Albania, Kelany sgancia il siluro sulle toghe: "Le richieste d'asilo erano state tutte respinte..."
"Cosa è accaduto? Un grande scandalo. Per la terza volta dei migranti vengono trasferiti nei centri in Albania e per la terza volta i trattenimenti non vengono convalidati perché i giudici ritengono che il governo abbia sbagliato ad individuare i Paesi di provenienza come sicuri, senza valutare se i singoli migranti avessero o meno diritto ad un trattamento differente. Questo è accaduto in barba ad ogni principio di separazione dei poteri, per cui è il legislatore che fa le norme e la magistratura che le applica, se non confliggono palesemente con la Costituzione o con il diritto europeo". Così sul Secolo d’Italia la deputata di Fratelli d’Italia, Sara Kelany, responsabile del Dipartimento Immigrazione spiega la decisione dei giudici della Corte d'Appello di Roma che hanno ordinato il rientro in Italia dei migranti trasferiti in Albania.
Ma Kelany svela anche un retroscena: "I 43 migranti irregolari trasferiti in Albania - spiega - avevano tutti i requisiti per essere immediatamente rimpatriati verso i loro Stati di provenienza; non avevano rilasciato alcuna dichiarazione o documento che potesse far pensare il contrario; le loro richieste di asilo erano già state tutte respinte perché manifestamente infondate. Eppure la Corte d’Appello di Roma ha deciso di non consentire il rimpatrio. Li stiamo riportando in Italia per volere di alcuni giudici che non hanno pensato di dover valutare la posizione dei singoli, verificare se socialmente pericolosi, se in possesso dei requisiti minimi per stare sul nostro territorio nazionale, se avevano precedenti penali. No, quello che importa alla Corte è sapere se la magistratura può assumersi l’onere di giudicare se un Paese sia o meno sicuro, a dispetto di quanto stabilito dallo Stato. Ebbene, può sembrare strano, ma poco più di un mese fa la Corte di cassazione si è pronunciata chiaramente su questo punto: spetta agli Stati e non ai magistrati stabilire quale sia un Paese sicuro. Fino a ieri l’altro dicevo che sarebbe stato singolare che delle sentenze di tribunali di merito potessero non tenere in considerazione dei principi espressi in maniera così netta dalla Corte di Cassazione. Lo dicevo convintamente, con una granitica consapevolezza: la Suprema Corte svolge una essenziale funzione nell’architettura giurisdizionale della Nazione, la funzione di uniforme interpretazione del diritto su tutto il territorio nazionale.

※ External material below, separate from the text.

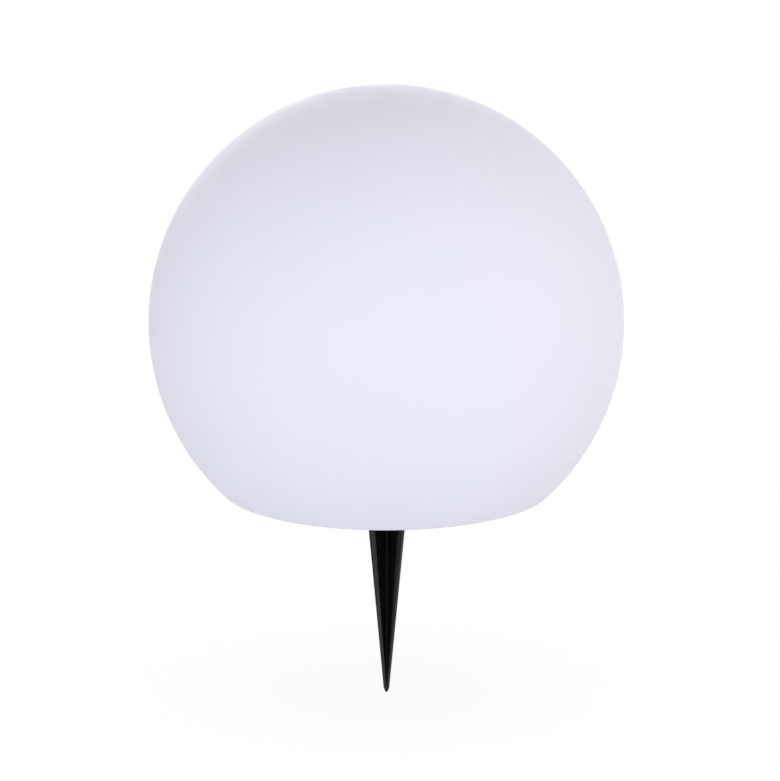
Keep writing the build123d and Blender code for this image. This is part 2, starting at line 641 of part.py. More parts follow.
def battery_holder_screws():
    """Countersunk screws in the floor of the cell holder."""
    depth = (SMALL_HEAD_DIAMETER - SMALL_SCREW_DIAMETER) / 2
    key = extrude(RegularPolygon(SMALL_SCREW_DIAMETER * KEY_SHARE, 6), depth)
    screw = countersunk_shape(SMALL_SCREW_DIAMETER, SMALL_SCREW_LENGTH, SMALL_HEAD_DIAMETER)
    screw = screw - Pos(0, 0, -depth) * key
    return copies(Pos(0, 0, holder_floor_top) * screw, holder_screw_places())


def contact_strip(points):
    """Folded metal strip in the holder, from its middle line in X and Z."""
    section = trace(Polyline(*points), CONTACT_THICKNESS)
    strip = extrude(Plane.XZ * section, CONTACT_WIDTH / 2, both=True)
    return Pos(0, cell_y, 0) * strip


def spring_contact_x():
    """Middle plane of the spring contact's upright part, on the left wall of the holder."""
    return -holder_half_length + HOLDER_WALL + CONTACT_THICKNESS / 2


def battery_spring_contact():
    """Folded leaf spring that presses on the plain end of the cell."""
    back_x = spring_contact_x()
    pad_x = cell_start_x - CONTACT_THICKNESS / 2
    pad_half = CELL_BUTTON_DIAMETER / 2
    return contact_strip([
        (back_x, contact_top), (back_x, holder_floor_top + PIECE_GAP),
        (pad_x, cell_z - pad_half), (pad_x, cell_z + pad_half),
    ])


def battery_plate_contact():
    """Flat plate behind the button end of the cell."""
    plate_x = cell_end_x + CONTACT_THICKNESS / 2
    return contact_strip([(plate_x, contact_top), (plate_x, holder_floor_top + PIECE_GAP)])


# ---------------------------------------------------------------- control board and leads
def control_board():
    """Circuit board in front of the hub, on four standoffs."""
    half = CONTROL_BOARD_LENGTH / 2
    board = block((-half, board_far_y, standoff_top), (half, board_near_y, control_board_top))
    hole = disc(SMALL_SCREW_DIAMETER / 2 + SHANK_CLEARANCE, standoff_top, control_board_top)
    return board - copies(hole, control_board_screw_places())


def board_components():
    """Controller, coil, two capacitors and a diode, standing on the control board."""
    controller = Box(*CONTROLLER_SIZE, align=UPRIGHT)
    coil = Box(*COIL_SIZE, align=UPRIGHT)
    coil = fillet(coil.edges().filter_by(Axis.Z), 2 * SMALL_ROUNDING)
    diode = Box(*DIODE_SIZE, align=UPRIGHT)
    capacitor = disc(CAPACITOR_DIAMETER / 2, 0, CAPACITOR_HEIGHT)
    capacitor = fillet(capacitor.edges().sort_by(Axis.Z)[-1], SMALL_ROUNDING)
    controller_x = -(CONTROLLER_SIZE[0] + COMPONENT_GAP) / 2
    coil_x = (COIL_SIZE[0] + COMPONENT_GAP) / 2
    row_depth = max(CONTROLLER_SIZE[1], COIL_SIZE[1])
    capacitor_x = board_screw_x / 2 + SMALL_HEAD_DIAMETER / 4
    capacitor_y = -(row_depth + CAPACITOR_DIAMETER) / 2 - PIECE_GAP
    diode_y = (row_depth + DIODE_SIZE[1] + COMPONENT_GAP) / 2
    pieces = [
        Pos(controller_x, 0, 0) * controller,
        Pos(coil_x, 0, 0) * coil,
        Pos(-capacitor_x, capacitor_y, 0) * capacitor,
        Pos(capacitor_x, capacitor_y, 0) * capacitor,
        Pos(0, diode_y, 0) * diode,
    ]
    return [Pos(0, board_y, control_board_top) * piece for piece in pieces]


def lamp_lead_x():
    """The two lamp leads, left and right of the middle of the grommet."""
    offset = (LEAD_DIAMETER + LEAD_GAP) / 2
    return (-offset, offset)


def led_leads():
    """Two leads from the front of the control board, through the grommet, to the lamp board."""
    pad_y = board_far_y + BOARD_SCREW_INSET
    run_start = control_board_top + 3 * LEAD_BEND
    run_end = lid_bottom - GROMMET_LIP_THICKNESS - 2 * LEAD_BEND
    loop_top = led_board_top + 2 * LEAD_BEND
    leads = []
    for x in lamp_lead_x():
        pad_x = 3 * x
        leads.append(lead([
            (pad_x, pad_y, control_board_top), (pad_x, pad_y, run_start),
            (x, grommet_y, run_end), (x, grommet_y, loop_top),
            (x, -led_screw_circle, loop_top), (x, -led_screw_circle, led_board_top),
        ]))
    return leads


def battery_leads():
    """Two leads from the tops of the contacts, round the hub, to the control board."""
    pad_y = board_near_y - 2 * BOARD_SCREW_INSET
    leads = []
    for contact_x, side in ((spring_contact_x(), -1), (cell_end_x + CONTACT_THICKNESS / 2, 1)):
        pad_x = side * board_screw_x / 2
        leads.append(lead([
            (contact_x, cell_y, contact_top), (contact_x, cell_y, cell_lead_height),
            (contact_x, 0, cell_lead_height), (pad_x, pad_y, cell_lead_height),
            (pad_x, pad_y, control_board_top),
        ]))
    return leads


def panel_leads(angle, terminal_top, side):
    """Two leads from a switch or socket in the floor to its side of the control board."""
    height = terminal_top + 2 * LEAD_BEND
    pad_x = side * (board_screw_x - PIECE_GAP)
    leads = []
    for end in (-1, 1):
        radius = panel_radius + end * TERMINAL_SPACING / 2
        start_x = radius * cos(radians(angle))
        start_y = radius * sin(radians(angle))
        pad_y = board_y - end * TERMINAL_SPACING / 2
        leads.append(lead([
            (start_x, start_y, terminal_top), (start_x, start_y, height),
            (pad_x, pad_y, height), (pad_x, pad_y, control_board_top),
        ]))
    return leads


# ---------------------------------------------------------------- push switch
def switch_body():
    """Bezel, threaded barrel and terminals of the push switch."""
    barrel_radius = SWITCH_DIAMETER / 2
    barrel_top = floor_bottom + SWITCH_DEPTH
    bezel = disc(barrel_radius + BEZEL_WIDTH, bezel_bottom, bezel_top)
    bezel = fillet(bezel.edges().sort_by(Axis.Z)[0], SMALL_ROUNDING)
    bore = disc(button_bore_radius, bezel_bottom, bezel_top)
    cavity_top = bezel_top + BUTTON_LIP_THICKNESS + BUTTON_TRAVEL + SLIDE_CLEARANCE
    cavity = disc(button_lip_radius + SLIDE_CLEARANCE, bezel_top, cavity_top)
    body = bezel + disc(barrel_radius, bezel_bottom, barrel_top) - bore - cavity
    return panel_place(BUTTON_ANGLE) * (body + terminals(barrel_top))


def power_button():
    """Push button, held in the bezel by its lip."""
    cap = disc(button_radius, bezel_bottom - BUTTON_PROUD, bezel_top)
    cap = fillet(cap.edges().sort_by(Axis.Z)[0], SMALL_ROUNDING)
    lip = disc(button_lip_radius, bezel_top, bezel_top + BUTTON_LIP_THICKNESS)
    return panel_place(BUTTON_ANGLE) * (cap + lip)


def switch_seal():
    """Rubber ring between the bezel and the floor of the cup."""
    outer = SWITCH_DIAMETER / 2 + BEZEL_WIDTH - SEAL_SETBACK
    return panel_place(BUTTON_ANGLE) * ring(outer, SWITCH_DIAMETER / 2, bezel_top, floor_bottom)


# ---------------------------------------------------------------- charging socket and flap
def charge_socket():
    """Flange, threaded barrel, bore with its centre pin, and terminals."""
    barrel_top = port_face_z + PORT_DEPTH
    bore_top = port_face_z + PORT_BORE_DEPTH
    flange = disc(PORT_DIAMETER / 2 + PORT_FLANGE_WIDTH, port_face_z, floor_bottom)
    barrel = disc(PORT_DIAMETER / 2, port_face_z, barrel_top)
    bore = disc(PORT_BORE_DIAMETER / 2, port_face_z, bore_top)
    pin = disc(PORT_PIN_DIAMETER / 2, port_face_z + PORT_PIN_SETBACK, bore_top)
    pin = fillet(pin.edges().sort_by(Axis.Z)[0], PORT_PIN_DIAMETER / 4)
    body = flange + barrel - bore + pin
    return panel_place(PORT_ANGLE) * (body + terminals(barrel_top))


def port_flap():
    """Rubber flap with a short plug, a pull tab towards the spike and half of its web."""
    bottom = hinge_z - FLAP_THICKNESS
    cover = disc(flap_radius, bottom, hinge_z)
    tab = block((-flap_radius - FLAP_TAB_LENGTH, -FLAP_TAB_WIDTH / 2, bottom),
                (0, FLAP_TAB_WIDTH / 2, hinge_z))
    tab_corners = tab.edges().filter_by(Axis.Z).sort_by(Axis.X)[:2]
    tab = fillet(tab_corners, 2 * SMALL_ROUNDING)
    web = block((0, -ANCHOR_WIDTH / 2, hinge_z - FLAP_WEB_THICKNESS),
                (hinge_offset - WEB_SETBACK, ANCHOR_WIDTH / 2, hinge_z))
    plug = disc(PORT_BORE_DIAMETER / 2 - PLUG_CLEARANCE, hinge_z, hinge_z + FLAP_PLUG_LENGTH)
    plug = fillet(plug.edges().sort_by(Axis.Z)[-1], SMALL_ROUNDING)
    return panel_place(PORT_ANGLE) * (cover + tab + web + plug)


def port_flap_anchor():
    """Fixed end of the flap, held by a barbed stem in the floor of the cup."""
    head = block((-ANCHOR_LENGTH / 2, -ANCHOR_WIDTH / 2, floor_bottom - FLAP_THICKNESS),
                 (ANCHOR_LENGTH / 2, ANCHOR_WIDTH / 2, floor_bottom))
    stem_radius = ANCHOR_STEM_DIAMETER / 2
    barb_top = floor_top + 3 * ANCHOR_BARB
    stem = disc(stem_radius, floor_bottom, barb_top)
    barb = disc(stem_radius + ANCHOR_BARB, floor_top, barb_top)
    barb = chamfer(barb.edges().sort_by(Axis.Z)[-1], ANCHOR_BARB)
    return panel_place(PORT_ANGLE) * Pos(anchor_offset, 0, 0) * (head + stem + barb)


# ---------------------------------------------------------------- ground spike
def fin_section(reach, thickness, height):
    """Cross of two plates with rounded valleys and edges, at one height."""
    cross = Rectangle(2 * reach, thickness) + Rectangle(thickness, 2 * reach)
    rounding = min(thickness / 6, (reach - thickness / 2) / 3)
    return Pos(0, 0, height) * fillet(cross.vertices(), rounding)


def ground_spike():
    """Peg, collar and four tapering fins with a blunt point, in one moulding."""
    collar_bottom = flange_bottom - COLLAR_THICKNESS
    fin_end = SPIKE_POINT_LENGTH - SPIKE_LENGTH
    top = fin_section(FIN_TOP_REACH, FIN_TOP_THICKNESS, collar_bottom)
    end = fin_section(FIN_END_REACH, FIN_END_THICKNESS, fin_end)
    point = fin_section(FIN_POINT_REACH, FIN_POINT_THICKNESS, -SPIKE_LENGTH)
    fins = loft([top, end], ruled=True) + loft([end, point], ruled=True)

    collar = disc(collar_radius, collar_bottom, flange_bottom)
    collar = fillet(collar.edges(), SMALL_ROUNDING)
    peg_top = flange_bottom + PEG_LENGTH
    peg = disc(peg_radius, flange_bottom, peg_top)
    peg = chamfer(peg.edges().sort_by(Axis.Z)[-1], PEG_WALL / 3)
    peg = peg - disc(peg_radius - PEG_WALL, flange_bottom, peg_top)
    return Rot(0, 0, FIN_ANGLE) * fins + collar + peg


# ---------------------------------------------------------------- the whole light
def all_nodes():
    """Every node by name, each one solid or a list of separate solids."""
    return {
        "globe_shell": globe_shell(),
        "threaded_inserts": threaded_inserts(),
        "base_housing": base_housing(),
        "base_gasket": base_gasket(),
        "flange_screws": flange_screws(),
        "screw_washers": screw_washers(),
        "housing_lid": housing_lid(),
        "lid_gasket": lid_gasket(),
        "lid_screws": closing_screws(lid_top, around(LID_SCREW_COUNT, lid_screw_circle)),
        "led_board": led_board(),
        "led_chips": led_chips(),
        "led_board_screws": small_screws(led_board_top, led_screw_places()),
        "led_dome": led_dome(),
        "dome_seal": dome_seal(),
        "dome_screws": closing_screws(dome_flange_top, dome_screw_places()),
        "lead_grommet": lead_grommet(),
        "led_leads": led_leads(),
        "battery_cell": battery_cell(),
        "battery_holder": battery_holder(),
        "battery_holder_screws": battery_holder_screws(),
        "battery_spring_contact": battery_spring_contact(),
        "battery_plate_contact": battery_plate_contact(),
        "battery_leads": battery_leads(),
        "control_board": control_board(),
        "board_components": board_components(),
        "control_board_screws": small_screws(control_board_top, control_board_screw_places()),
        "switch_body": switch_body(),
        "switch_nut": panel_place(BUTTON_ANGLE) * hexagon_nut(SWITCH_DIAMETER, floor_top),
        "switch_seal": switch_seal(),
        "switch_leads": panel_leads(BUTTON_ANGLE, switch_terminal_top, -1),
        "power_button": power_button(),
        "charge_socket": charge_socket(),
        "socket_nut": panel_place(PORT_ANGLE) * hexagon_nut(PORT_DIAMETER, floor_top),
        "socket_leads": panel_leads(PORT_ANGLE, socket_terminal_top, 1),
        "port_flap": port_flap(),
        "port_flap_anchor": port_flap_anchor(),
        "ground_spike": ground_spike(),
    }


def save(name, made):
    """Write one node as parts/NAME.step."""
    solids = made if isinstance(made, list) else [made]
    shape = solids[0] if len(solids) == 1 else Compound(children=solids)
    export_step(shape, f"parts/{name}.step")


os.makedirs("parts", exist_ok=True)
for node, made in all_nodes().items():
    save(node, made)
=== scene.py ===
"""Looks of the garden globe light: finishes, small pieces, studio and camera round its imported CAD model."""

import logging
from collections.abc import Callable
from dataclasses import dataclass, field
from enum import Enum
from functools import cache
from math import atan, cos, hypot, pi, prod, radians, sin, tan

import bmesh
import bpy
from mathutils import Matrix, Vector


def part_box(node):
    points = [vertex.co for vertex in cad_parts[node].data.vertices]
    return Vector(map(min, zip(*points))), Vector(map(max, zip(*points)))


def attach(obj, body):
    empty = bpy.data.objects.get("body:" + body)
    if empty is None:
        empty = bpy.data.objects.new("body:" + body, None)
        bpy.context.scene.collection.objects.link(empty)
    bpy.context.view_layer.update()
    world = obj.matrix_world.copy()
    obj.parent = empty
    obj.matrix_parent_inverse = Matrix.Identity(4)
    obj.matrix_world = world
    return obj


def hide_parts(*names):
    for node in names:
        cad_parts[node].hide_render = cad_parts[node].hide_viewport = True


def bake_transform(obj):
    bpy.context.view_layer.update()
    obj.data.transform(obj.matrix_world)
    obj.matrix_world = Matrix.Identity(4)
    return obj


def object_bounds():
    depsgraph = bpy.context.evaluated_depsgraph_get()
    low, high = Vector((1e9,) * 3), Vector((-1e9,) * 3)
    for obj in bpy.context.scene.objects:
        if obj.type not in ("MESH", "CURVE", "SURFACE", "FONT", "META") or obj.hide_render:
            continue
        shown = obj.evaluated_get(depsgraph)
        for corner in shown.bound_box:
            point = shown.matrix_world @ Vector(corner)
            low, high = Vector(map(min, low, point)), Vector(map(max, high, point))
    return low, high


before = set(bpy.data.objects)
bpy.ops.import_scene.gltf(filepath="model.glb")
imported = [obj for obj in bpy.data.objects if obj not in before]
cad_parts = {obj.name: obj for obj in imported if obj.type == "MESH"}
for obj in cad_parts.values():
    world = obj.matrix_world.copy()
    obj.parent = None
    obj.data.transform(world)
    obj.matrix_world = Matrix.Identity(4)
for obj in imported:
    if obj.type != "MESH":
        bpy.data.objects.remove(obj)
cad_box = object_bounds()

log = logging.getLogger("globe_light")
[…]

E invece i nostri magistrati non hanno tenuto in considerazione dei principi netti: lo Stato fa la lista dei Paesi sicuri, il magistrato decide delle sorti dei singoli migranti in base alle loro peculiarità".
"Ebbene - conclude Sara Kelany -, oggi ci troviamo nuovamente di fronte ad una presa di posizione assurda, ingiustificata e in grado di creare una impasse nella gestione generale dei flussi migratori irregolari. E sembra che intervenga la pervicacia di alcuni magistrati, portatori di evidenti ideologie politiche, a voler bloccare impunemente un modello che è apprezzato da tutta Europa, e su cui gli altri Stati membri non vedono l’ora di approdare. Oggi noi in materia di sistemi e organi per la gestione dei flussi migratori abbiamo disegnato un modello innovativo e più viene apprezzato, più registriamo delle controspinte che viaggiano nella direzione di bloccare i nostri sforzi. Se si comprendono e si accettano delle decisioni di merito, non si possono accettare decisioni che in sostanza non decidono, con l’effetto di vedere liberati in massa sul territorio nazionale soggetti irregolari. Tutto questo non perché si è voluto tutelare un diritto dei migranti, di cui nessun giudice ha mai parlato, ma un desiderio dei giudici stessi: quello di vedersi riconosciute delle facoltà che sono proprie della politica e non della magistratura. Questo è il grande scandalo".